You know how it goes, right? A prude is someone who’s had fewer sexual partners than you, and a slut is someone who’s had more. I met women who were living with their boyfriends in the dorm but got all sniffy and disapproving when, in a moment of idle chat, I was moved to tick on my fingers how many of the dorms I’d had sex in myself. (The organ loft of the chapel was a bonus point, I suppose.) I met guys who were all for sex outside marriage but saw something wrong with contraception (fortunately their views did not affect me personally) because it was “cheating” to “avoid the consequences.” (WTF?) I found out my own goddam best friend from high school, who had gone and gotten birth control pills in her junior year because she was madly in love and determined to sleep with Mr. Wonderful, thought I was a slut because I boinked guys with whom I was not madly in love. (Conversely, of course, there were the people who wanted to call me a prude because I did not choose to join them in threesomes, though that is a matter for another discussion. Freedom means freedom to decline on your own behalf, after all.)

You could say that this is TMI but I am not sure I can make my point without it: about the jaw-dropping personal shock of discovering that “sexual freedom” stops at the edge of some “liberated” people’s comfort zones. Outside that zone, violators are to be shamed at the least and de-legitimized at worst, by people who want credit for being “liberated” but are still looking over their shoulder for the Cheshire scowl of the parents and institutions they claim to no longer depend on for approval.

So here is Barack Obama, with the balls — if I may say so — to ignore research and medical science and the, ah, common sense observation that something which has to be asked for at the counter and sells for fifty bucks is not going to be carelessly misused, or used at all by people of any age — unless they really, really need it.

President Obama can have no direct experience of what that’s like. It’s funny though that, as the “father of two daughters,” he hasn’t wondered enough about it to keep him from talking bullshit.

5 thoughts on “The Audacity Of Nope

  1. Beautiful post! Your point is quite well made.

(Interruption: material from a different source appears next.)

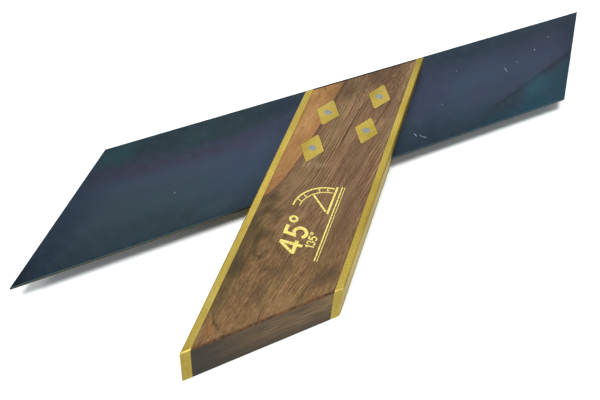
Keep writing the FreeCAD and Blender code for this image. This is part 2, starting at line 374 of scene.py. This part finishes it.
def walnut():
    """Dark walnut with rings that run up the stock, and pale sapwood along the left facing."""
    g = Graph("walnut", Specular_IOR_Level=0.14)
    warp = g.noise((0.05, 0.016, 0.05))
    waver = g.noise((0.16, 0.06, 0.16))
    wander = g.sum((g.less(warp, 0.5), 5.0), (g.less(waver, 0.5), 1.6))
    ring = ring_coordinate(g, wander)

    # The fibres ripple in the far corner.
    ripple = g.product(g.less(g.noise((0.45, 0.22, 0.45)), 0.5), g.ease(g.y, 30.0, 62.0))
    grain = g.join(g.sum((ring, 1.0), (ripple, 4.5)), g.y, g.z)
    broad = g.noise((0.35, 0.012, 0.3), vector=grain)
    streak = g.noise((1.0, 0.03, 1.0), detail=4.0, roughness=0.75, vector=grain)
    fine = g.noise((1.9, 0.045, 1.9), roughness=0.4, vector=grain)
    thin = g.noise((2.7, 0.06, 2.7), detail=1.0, roughness=0.4, vector=grain)
    fibre = g.noise((4.2, 0.16, 4.2), detail=3.0, roughness=0.65, vector=grain)
    dash = g.noise((1.9, 0.3, 1.9), detail=3.0, roughness=0.65, vector=grain)
    pores = g.noise((6.0, 0.45, 6.0), detail=1.0, vector=grain)
    cloud = g.noise((0.09, 0.035, 0.09), detail=3.0, distortion=0.6)

    # Growth rings: thin dark lines about 1.2 mm apart, which come and go.
    beat = g.math("SINE", g.sum((ring, 5.2), (ripple, 14.0), (streak, 4.0)))
    strength = g.ease(g.noise((0.5, 0.03, 0.5), detail=1.0, vector=grain), 0.35, 0.62)
    lines = g.sum((g.ease(beat, 0.0, 1.0), 1.0), (g.ease(beat, -0.2, -1.0), -0.6))

    # They and the streaks are bold in the far half, and give way to fine short lines in the near
    # half, about 0.8 mm apart.
    bold = g.ease(g.y, -22.0, 8.0)
    centre = g.product(g.ridge(g.x, 0.0, 11.0), bold, g.ease(g.y, 58.0, 42.0))
    lines = g.product(lines, strength, g.sum((bold, 0.055), (centre, 0.05), (0.015, 1.0)))
    close = g.math("SINE", g.sum((ring, 7.8), (dash, 4.0)))
    close = g.product(close, g.less(1.0, bold), g.ease(cloud, 0.42, 0.6))
    lines = g.sum((lines, 1.0), (close, 0.022))
    drawn = g.mix(bold, g.mix(0.3, dash, thin), g.mix(0.35, streak, fine))
    drawn = g.product(g.less(drawn, 0.5), g.sum((bold, 0.12), (0.36, 1.0)))

    plain = g.less(1.0, g.product(g.ease(g.y, -10.0, -50.0), 0.85))
    swell = g.product(g.sum((broad, 0.22), (cloud, 0.16), (-0.19, 1.0)), plain)
    tone = g.sum((swell, 1.0), (drawn, 1.0), (fibre, 0.14), (lines, -1.0), (0.43, 1.0))
    heart = g.ramp(
        tone,
        (0.36, wood(74, 53, 36)),
        (0.44, wood(106, 80, 56)),
        (0.51, wood(131, 103, 74)),
        (0.58, wood(156, 127, 92)),
    )

    low, middle, high = wood(146, 102, 60), wood(168, 124, 74), wood(184, 144, 90)
    sap_tone = g.sum((streak, 0.35), (fibre, 0.25), (cloud, 0.4))
    sap = g.ramp(sap_tone, (0.38, low), (0.5, middle), (0.62, high))
    sap = g.mix(g.product(g.ease(g.y, 20.0, -14.0), 0.5), sap, wood(142, 98, 62))
    colour = g.mix(g.ease(ring, 0.35, -0.35), heart, sap)

    # The heartwood drifts between red and olive brown, and turns more golden in the near half.
    hue = g.noise((0.2, 0.02, 0.2), vector=grain)
    colour = g.tint(g.product(g.ease(hue, 0.44, 0.62), 0.8), colour, (1.04, 0.96, 0.99))
    colour = g.tint(g.product(g.ease(hue, 0.5, 0.34), 0.8), colour, (0.95, 1.0, 0.9))
    colour = g.tint(g.ease(g.y, -5.0, -45.0), colour, (1.0, 1.01, 0.86))
    colour = patched(g, colour, wander, cloud)

    # A dark line on the sapwood's edge.
    edge_line = g.product(g.ridge(ring, 0.35, 0.6), g.ease(g.x, -4.0, -8.0))
    colour = g.mix(g.product(edge_line, 0.6), colour, wood(60, 46, 28))

    # Smoky figure beside the left facing.
    smoke = g.noise((0.10, 0.07, 0.10), detail=3.0, roughness=0.55, distortion=1.2)
    smoke_place = g.blob(g.x, g.y, (-12.0, -40.0), (20.0, 40.0))
    smoke_amount = g.product(g.ease(smoke, 0.46, 0.6), smoke_place, 0.75)
    colour = g.mix(smoke_amount, colour, wood(68, 58, 36))

    up = g.facing_up()
    colour = g.mix(up, end_grain(g, cloud), colour)
    colour = eased_ends(g, colour, up)

    # A faint scuff below the third plate.
    scuff_line = g.sum((g.y, 1.0), (g.x, -0.32))
    scuff = g.blob(g.x, scuff_line, (-5.0, 8.2), (9.0, 3.4))
    scuff = g.product(scuff, g.ease(dash, 0.38, 0.58), 0.5)
    colour = g.mix(scuff, colour, wood(176, 158, 122))

    # Open pores, and fibres that catch the light.
    flecks = g.product(g.ease(pores, 0.43, 0.28), up, 0.55)
    colour = g.mix(flecks, colour, wood(46, 33, 22))
    sheen = g.product(g.ease(fibre, 0.58, 0.78), up, 0.4)
    colour = g.mix(sheen, colour, wood(190, 158, 112))

    # Dark lines in the joints with the facings and round the plates.
    joint = g.product(g.ease(g.math("ABSOLUTE", g.x), WOOD_FACE - 0.4, WOOD_FACE), 0.7)
    inlay = g.ridge(plate_distance(g), 1.0, 0.1)
    dark_joints = g.product(g.math("MAXIMUM", joint, inlay), up, 0.85)
    colour = g.mix(dark_joints, colour, wood(44, 32, 20))

    g.link("Base Color", colour)
    g.link("Roughness", g.sum((streak, 0.2), (flecks, 0.3), (0.38, 1.0)))
    g.bump(g.sum((fibre, 0.5), (flecks, -1.0), (0.5, 1.0)), 0.06, 0.5)
    return g.material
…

I don’t know for certain why so many of us feel free to meddle in other people’s sexuality, but I suppose it’s largely our culture. We’re raised to think it’s permissible to mind other people’s business for them.

    • Well, it looks to me as if most cultures think it’s permissible to mind other people’s business. And as Robert Anton Wilson pointed out, one culture may say you are a pervert if you marry your sister and another may say that (if you are king) it is a sin not to marry your sister — but few cultures seem able to leave sexuality alone; it’s too powerful for people to feel like they dare just let it do what it does, and treat it as any other personal transaction is treated, to become the business of others only when people are exploited, harmed or coerced.

      It would be nice to see a leader who made it his business to buck superstition, though. Like Louis the 16th who planted potatoes back in the day when everyone insisted they must be poisonous to eat.

      • Among major cultures, I’ve heard the pre-Communist Chinese minded their own business when it came to sex. I think the Japanese always have, except for a short period after the Meiji Restoration. But I agree with you that most of the major cultures have allowed or encouraged people to be intrusive.